Eine Abweichung vom Kopfteilprinzip ist also aus bedarfsbezogenen Gründen möglich, wenn nur so ein menschenwürdiges Existenzminimum der weiteren Mitglieder der Bedarfsgemeinschaft gewährleistet werden kann.

So lag es auch in hier:

Durch den bestandskräftigen Leistungsausschluss der Mutter war der Bedarf des Sohnes an Kosten der Unterkunft und Heizung unterdeckt, da der Sohn den auf seine Mutter entfallenden Kopfteil für diesen Zeitraum letztlich aus seinem Sozialgeld bestreiten musste.

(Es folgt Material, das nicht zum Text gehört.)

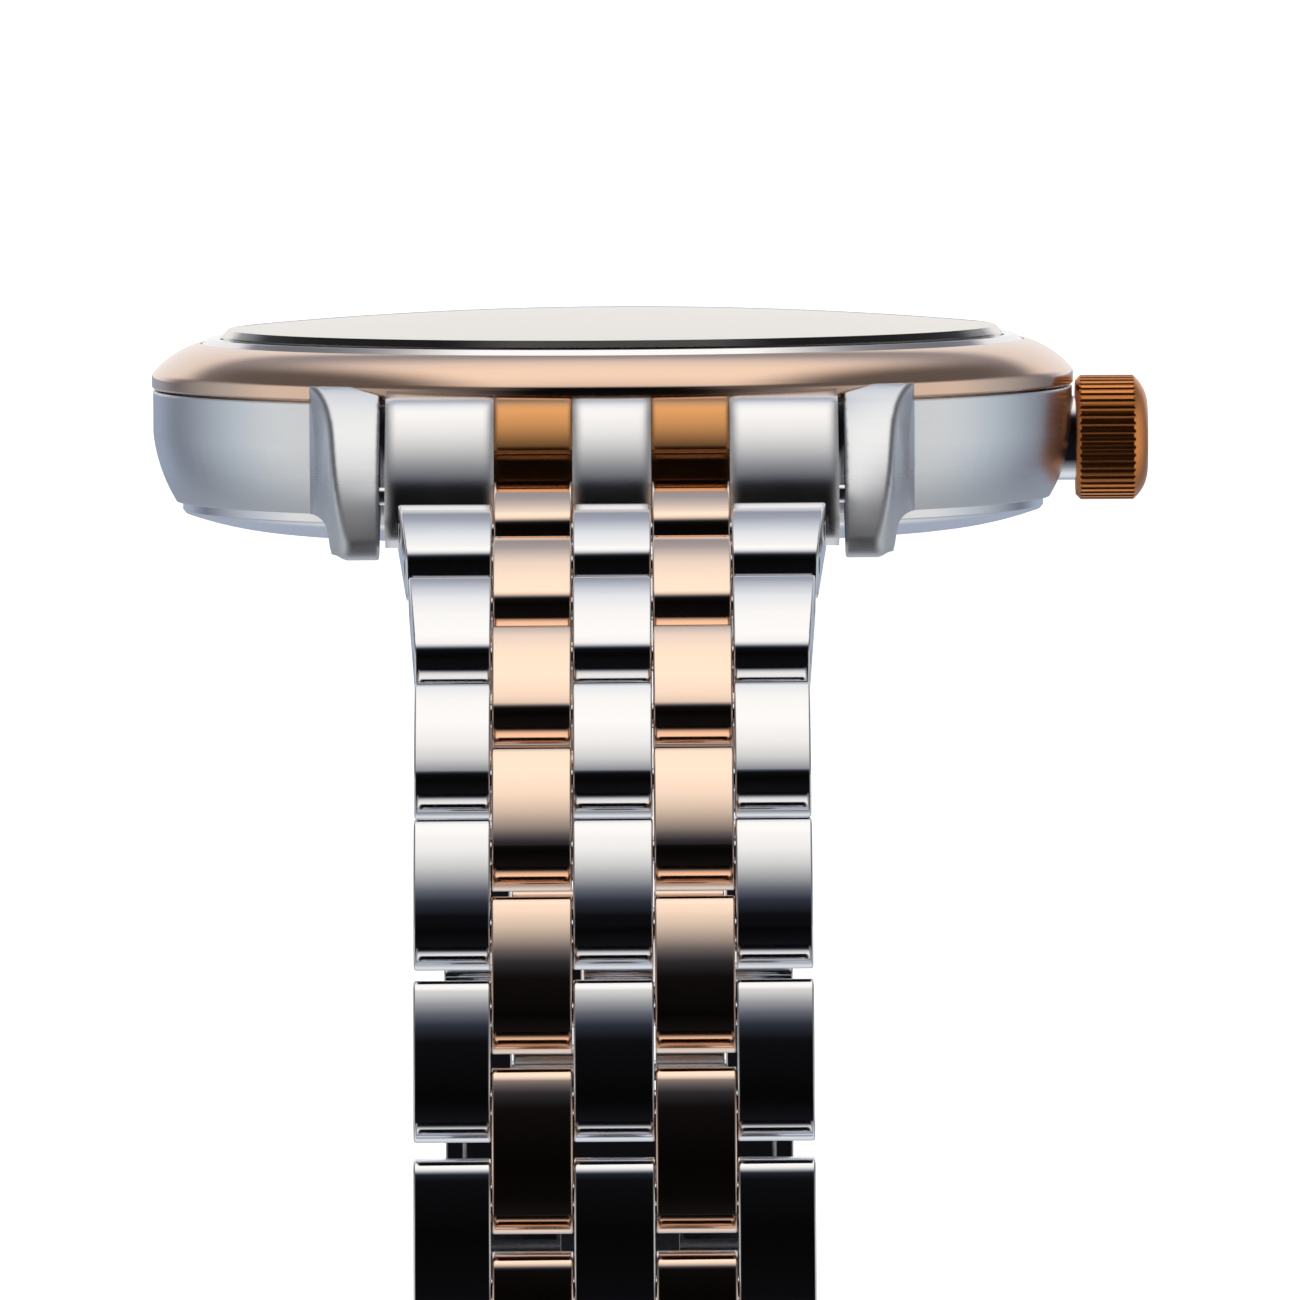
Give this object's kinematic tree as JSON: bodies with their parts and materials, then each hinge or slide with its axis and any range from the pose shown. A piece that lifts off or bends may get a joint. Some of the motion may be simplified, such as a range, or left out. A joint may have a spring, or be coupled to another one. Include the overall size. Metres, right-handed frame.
{
  "type": "wristwatch",
  "caption": "Round two-tone hand-wound wristwatch with a domed crystal, fluted crown and tapering five-row link bracelet lying open at its folding clasp.",
  "frame": {"origin": "centre of the case back's outer face", "axes": "+Z out of the dial, +X to three o'clock and the crown, +Y to twelve o'clock"},
  "size_m": [0.0443, 0.1228, 0.0703],
  "materials": {
    "polished_steel": "polished",
    "satin_steel": "satin",
    "rose_gold": "polished",
    "crystal": "polished",
    "dial": "satin",
    "seal": "matte",
    "movement_brass": "satin",
    "movement_steel": "satin"
  },
  "bodies": {
    "head": {"case_middle": "satin_steel", "bezel": "rose_gold", "crystal_ring": "polished_steel", "crystal": "crystal", "crystal_gasket": "seal", "case_back": "satin_steel", "back_gasket": "seal", "dial_flange": "dial", "dial": "dial", "dial_markers": "rose_gold", "crown_tube": "polished_steel", "main_plate": "movement_brass", "train_bridge": "movement_steel", "balance_cock": "movement_steel", "end_link_6": "satin_steel", "end_link_12": "satin_steel", "end_link_inserts": "rose_gold", "spring_bars": "polished_steel"},
    "hour": {"hour_hand": "rose_gold"},
    "minute": {"minute_hand": "rose_gold", "centre_wheel": "movement_brass"},
    "seconds": {"seconds_hand": "rose_gold", "fourth_wheel": "movement_brass"},
    "third": {"third_wheel": "movement_brass"},
    "barrel": {"mainspring_barrel": "movement_brass"},
    "escape": {"escape_wheel": "movement_steel"},
    "pallet": {"pallet_fork": "movement_steel"},
    "balance": {"balance_wheel": "movement_brass"},
    "stem_lever": {"setting_lever": "movement_steel"},
    "crown": {"crown": "rose_gold", "winding_stem": "movement_steel"},
    "gold_row_6_1": {"gold_row_6_1": "rose_gold"},
    "steel_row_6_1": {"steel_row_6_1": "polished_steel"},
    "gold_row_6_2": {"gold_row_6_2": "rose_gold"},
    "steel_row_6_2": {"steel_row_6_2": "polished_steel"},
    "gold_row_6_3": {"gold_row_6_3": "rose_gold"},
    "steel_row_6_3": {"steel_row_6_3": "polished_steel"},
    "gold_row_6_4": {"gold_row_6_4": "rose_gold"},
    "steel_row_6_4": {"steel_row_6_4": "polished_steel"},
    "gold_row_6_5": {"gold_row_6_5": "rose_gold"},
    "steel_row_6_5": {"steel_row_6_5": "polished_steel"},
    "gold_row_6_6": {"gold_row_6_6": "rose_gold"},
    "steel_row_6_6": {"steel_row_6_6": "polished_steel"},
    "gold_row_6_7": {"gold_row_6_7": "rose_gold"},
    "steel_row_6_7": {"steel_row_6_7": "polished_steel"},
    "gold_row_12_1": {"gold_row_12_1": "rose_gold"},
    "steel_row_12_1": {"steel_row_12_1": "polished_steel"},
    "gold_row_12_2": {"gold_row_12_2": "rose_gold"},
    "steel_row_12_2": {"steel_row_12_2": "polished_steel"},
    "gold_row_12_3": {"gold_row_12_3": "rose_gold"},
    "steel_row_12_3": {"steel_row_12_3": "polished_steel"},
    "gold_row_12_4": {"gold_row_12_4": "rose_gold"},
    "steel_row_12_4": {"steel_row_12_4": "polished_steel"},
    "gold_row_12_5": {"gold_row_12_5": "rose_gold"},
    "steel_row_12_5": {"steel_row_12_5": "polished_steel"},
    "gold_row_12_6": {"gold_row_12_6": "rose_gold"},
    "steel_row_12_6": {"steel_row_12_6": "polished_steel"},
    "clasp_cover": {"clasp_cover": "polished_steel"},
    "clasp_outer_blade": {"clasp_outer_blade": "satin_steel"},
    "clasp_inner_blade": {"clasp_inner_blade": "satin_steel"}
  },
  "joints": [
    {"name": "seconds_turn", "type": "hinge", "parent": "head", "child": "seconds", "pos_m": [0, -0.0076, 0.0035], "axis": [0, 0, -1], "continuous": true},
    {"name": "third_turn", "type": "hinge", "parent": "head", "child": "third", "pos_m": [0.00308, -0.00443, 0.0035], "axis": [0, 0, -1], "continuous": true},
    {"name": "minute_turn", "type": "hinge", "parent": "head", "child": "minute", "pos_m": [0, 0, 0.0035], "axis": [0, 0, -1], "continuous": true},
    {"name": "hour_turn", "type": "hinge", "parent": "head", "child": "hour", "pos_m": [0, 0, 0.0035], "axis": [0, 0, -1], "continuous": true},
    {"name": "barrel_turn", "type": "hinge", "parent": "head", "child": "barrel", "pos_m": [-0.0036, 0.00624, 0.0035], "axis": [0, 0, -1], "continuous": true},
    {"name": "escape_turn", "type": "hinge", "parent": "head", "child": "escape", "pos_m": [-0.00409, -0.0087, 0.0035], "axis": [0, 0, -1], "continuous": true},
    {"name": "pallet_rock", "type": "hinge", "parent": "head", "child": "pallet", "pos_m": [-0.00593, -0.00686, 0.0035], "axis": [0, 0, -1], "range_deg": [-4, 4]},
    {"name": "balance_swing", "type": "hinge", "parent": "head", "child": "balance", "pos_m": [-0.00833, -0.00445, 0.0035], "axis": [0, 0, -1], "range_deg": [-135, 135]},
    {"name": "crown_pull", "type": "slide", "parent": "head", "child": "stem_lever", "axis": [1, 0, 0], "range_m": [0, 0.0012]},
    {"name": "crown_turn", "type": "hinge", "parent": "stem_lever", "child": "crown", "pos_m": [0.0225, 0, 0.00395], "axis": [1, 0, 0], "continuous": true},
    {"name": "pin_6_0", "type": "hinge", "parent": "head", "child": "gold_row_6_1", "pos_m": [0, -0.0253, 0.00198], "axis": [1, 0, 0], "range_deg": [-8, 20]},
    {"name": "pin_6_1", "type": "hinge", "parent": "gold_row_6_1", "child": "steel_row_6_1", "pos_m": [0, -0.02921, 0.00113], "axis": [-1, 0, 0], "range_deg": [-20, 8]},
    {"name": "pin_6_2", "type": "hinge", "parent": "steel_row_6_1", "child": "gold_row_6_2", "pos_m": [0, -0.03302, -0.00009], "axis": [1, 0, 0], "range_deg": [-8, 20]},
    {"name": "pin_6_3", "type": "hinge", "parent": "gold_row_6_2", "child": "steel_row_6_2", "pos_m": [0, -0.03669, -0.00168], "axis": [-1, 0, 0], "range_deg": [-20, 8]},
    {"name": "pin_6_4", "type": "hinge", "parent": "steel_row_6_2", "child": "gold_row_6_3", "pos_m": [0, -0.0402, -0.0036], "axis": [1, 0, 0], "range_deg": [-8, 20]},
    {"name": "pin_6_5", "type": "hinge", "parent": "gold_row_6_3", "child": "steel_row_6_3", "pos_m": [0, -0.0435, -0.00586], "axis": [-1, 0, 0], "range_deg": [-20, 8]},
    {"name": "pin_6_6", "type": "hinge", "parent": "steel_row_6_3", "child": "gold_row_6_4", "pos_m": [0, -0.04657, -0.00842], "axis": [1, 0, 0], "range_deg": [-8, 20]},
    {"name": "pin_6_7", "type": "hinge", "parent": "gold_row_6_4", "child": "steel_row_6_4", "pos_m": [0, -0.04939, -0.01126], "axis": [-1, 0, 0], "range_deg": [-20, 8]},
    {"name": "pin_6_8", "type": "hinge", "parent": "steel_row_6_4", "child": "gold_row_6_5", "pos_m": [0, -0.05191, -0.01436], "axis": [1, 0, 0], "range_deg": [-8, 20]},
    {"name": "pin_6_9", "type": "hinge", "parent": "gold_row_6_5", "child": "steel_row_6_5", "pos_m": [0, -0.05413, -0.01769], "axis": [-1, 0, 0], "range_deg": [-20, 8]},
    {"name": "pin_6_10", "type": "hinge", "parent": "steel_row_6_5", "child": "gold_row_6_6", "pos_m": [0, -0.05602, -0.02121], "axis": [1, 0, 0], "range_deg": [-8, 20]},
    {"name": "pin_6_11", "type": "hinge", "parent": "gold_row_6_6", "child": "steel_row_6_6", "pos_m": [0, -0.05757, -0.0249], "axis": [-1, 0, 0], "range_deg": [-20, 8]},
    {"name": "pin_6_12", "type": "hinge", "parent": "steel_row_6_6", "child": "gold_row_6_7", "pos_m": [0, -0.05875, -0.02873], "axis": [1, 0, 0], "range_deg": [-8, 20]},
    {"name": "pin_6_13", "type": "hinge", "parent": "gold_row_6_7", "child": "steel_row_6_7", "pos_m": [0, -0.05956, -0.03264], "axis": [-1, 0, 0], "range_deg": [-20, 8]},
    {"name": "pin_12_0", "type": "hinge", "parent": "head", "child": "gold_row_12_1", "pos_m": [0, 0.0253, 0.00198], "axis": [-1, 0, 0], "range_deg": [-8, 20]},
    {"name": "pin_12_1", "type": "hinge", "parent": "gold_row_12_1", "child": "steel_row_12_1", "pos_m": [0, 0.02921, 0.00113], "axis": [1, 0, 0], "range_deg": [-20, 8]},
    {"name": "pin_12_2", "type": "hinge", "parent": "steel_row_12_1", "child": "gold_row_12_2", "pos_m": [0, 0.03302, -0.00009], "axis": [-1, 0, 0], "range_deg": [-8, 20]},
    {"name": "pin_12_3", "type": "hinge", "parent": "gold_row_12_2", "child": "steel_row_12_2", "pos_m": [0, 0.03669, -0.00168], "axis": [1, 0, 0], "range_deg": [-20, 8]},
    {"name": "pin_12_4", "type": "hinge", "parent": "steel_row_12_2", "child": "gold_row_12_3", "pos_m": [0, 0.0402, -0.0036], "axis": [-1, 0, 0], "range_deg": [-8, 20]},
    {"name": "pin_12_5", "type": "hinge", "parent": "gold_row_12_3", "child": "steel_row_12_3", "pos_m": [0, 0.0435, -0.00586], "axis": [1, 0, 0], "range_deg": [-20, 8]},
    {"name": "pin_12_6", "type": "hinge", "parent": "steel_row_12_3", "child": "gold_row_12_4", "pos_m": [0, 0.04657, -0.00842], "axis": [-1, 0, 0], "range_deg": [-8, 20]},
    {"name": "pin_12_7", "type": "hinge", "parent": "gold_row_12_4", "child": "steel_row_12_4", "pos_m": [0, 0.04939, -0.01126], "axis": [1, 0, 0], "range_deg": [-20, 8]},
    {"name": "pin_12_8", "type": "hinge", "parent": "steel_row_12_4", "child": "gold_row_12_5", "pos_m": [0, 0.05191, -0.01436], "axis": [-1, 0, 0], "range_deg": [-8, 20]},
    {"name": "pin_12_9", "type": "hinge", "parent": "gold_row_12_5", "child": "steel_row_12_5", "pos_m": [0, 0.05413, -0.01769], "axis": [1, 0, 0], "range_deg": [-20, 8]},
    {"name": "pin_12_10", "type": "hinge", "parent": "steel_row_12_5", "child": "gold_row_12_6", "pos_m": [0, 0.05602, -0.02121], "axis": [-1, 0, 0], "range_deg": [-8, 20]},
    {"name": "pin_12_11", "type": "hinge", "parent": "gold_row_12_6", "child": "steel_row_12_6", "pos_m": [0, 0.05757, -0.0249], "axis": [1, 0, 0], "range_deg": [-20, 8]},
    {"name": "pin_12_12", "type": "hinge", "parent": "steel_row_12_6", "child": "clasp_cover", "pos_m": [0, 0.05875, -0.02873], "axis": [-1, 0, 0], "range_deg": [-8, 20]},
    {"name": "clasp_far_hinge", "type": "hinge", "parent": "clasp_cover", "child": "clasp_outer_blade", "pos_m": [0, 0.05471, -0.05854], "axis": [1, 0, 0], "range_deg": [0, 100]},
    {"name": "clasp_fold_hinge", "type": "hinge", "parent": "clasp_outer_blade", "child": "clasp_inner_blade", "pos_m": [0, 0.05811, -0.03507], "axis": [1, 0, 0], "range_deg": [-120, 0]}
  ],
  "couplings": [
    {"joint": "third_turn", "follows": "seconds_turn", "ratio": -0.13333},
    {"joint": "minute_turn", "follows": "seconds_turn", "ratio": 0.016667},
    {"joint": "hour_turn", "follows": "seconds_turn", "ratio": 0.0013889},
    {"joint": "barrel_turn", "follows": "seconds_turn", "ratio": -0.0020833},
    {"joint": "escape_turn", "follows": "seconds_turn", "ratio": -10}
  ]
}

Mitgeteilt heute von RA Helge Hildebrandt, Kiel,  Erstveröffentlichung in HEMPELS 9/2024

Praxishinweis

Die Möglichkeit, nicht erwerbsfähigen Personen in der Bedarfsgemeinschaft trotz des Leistungsausschlusses Sozialgeldansprüche zu verschaffen, bleibt somit erhalten (vgl. Münder/Geiger, SGB II, 7. Auflage, § 7 RdNr. 172); dies gilt sowohl für die Regelung des § 7 Abs. 4a SGB II a.F. als auch für die des § 7 Abs. 4a SGB II n.F. (vgl. Münder/Geiger, SGB II, § 7 RdNr. 174).

Der Sohn bildet auch während des Leistungsausschlusses seiner Mutter nach § 7 Abs. 4a SGB II a.F. weiterhin eine Bedarfsgemeinschaft mit ihr und kann dementsprechend seinen Anspruch auf Gewährung von Sozialgeld und Kosten der Unterkunft und Heizung von seiner Mutter ableiten.

Anderenfalls käme die Auffassung des Jobcenters einem Leistungsausschluss nach dem SGB II durch die Hintertür gleich, obwohl die von der Rechtsprechung anerkannten (§ 7 Abs. 4a SGB II a.F.) bzw. nunmehr explizit nicht unter die Regelung des § 7 Abs. 4a SGB II n.F. fallenden unter 15-jährigen und damit nicht erwerbsfähigen Personen von dem Leistungsausschluss gerade nicht betroffen sein sollen.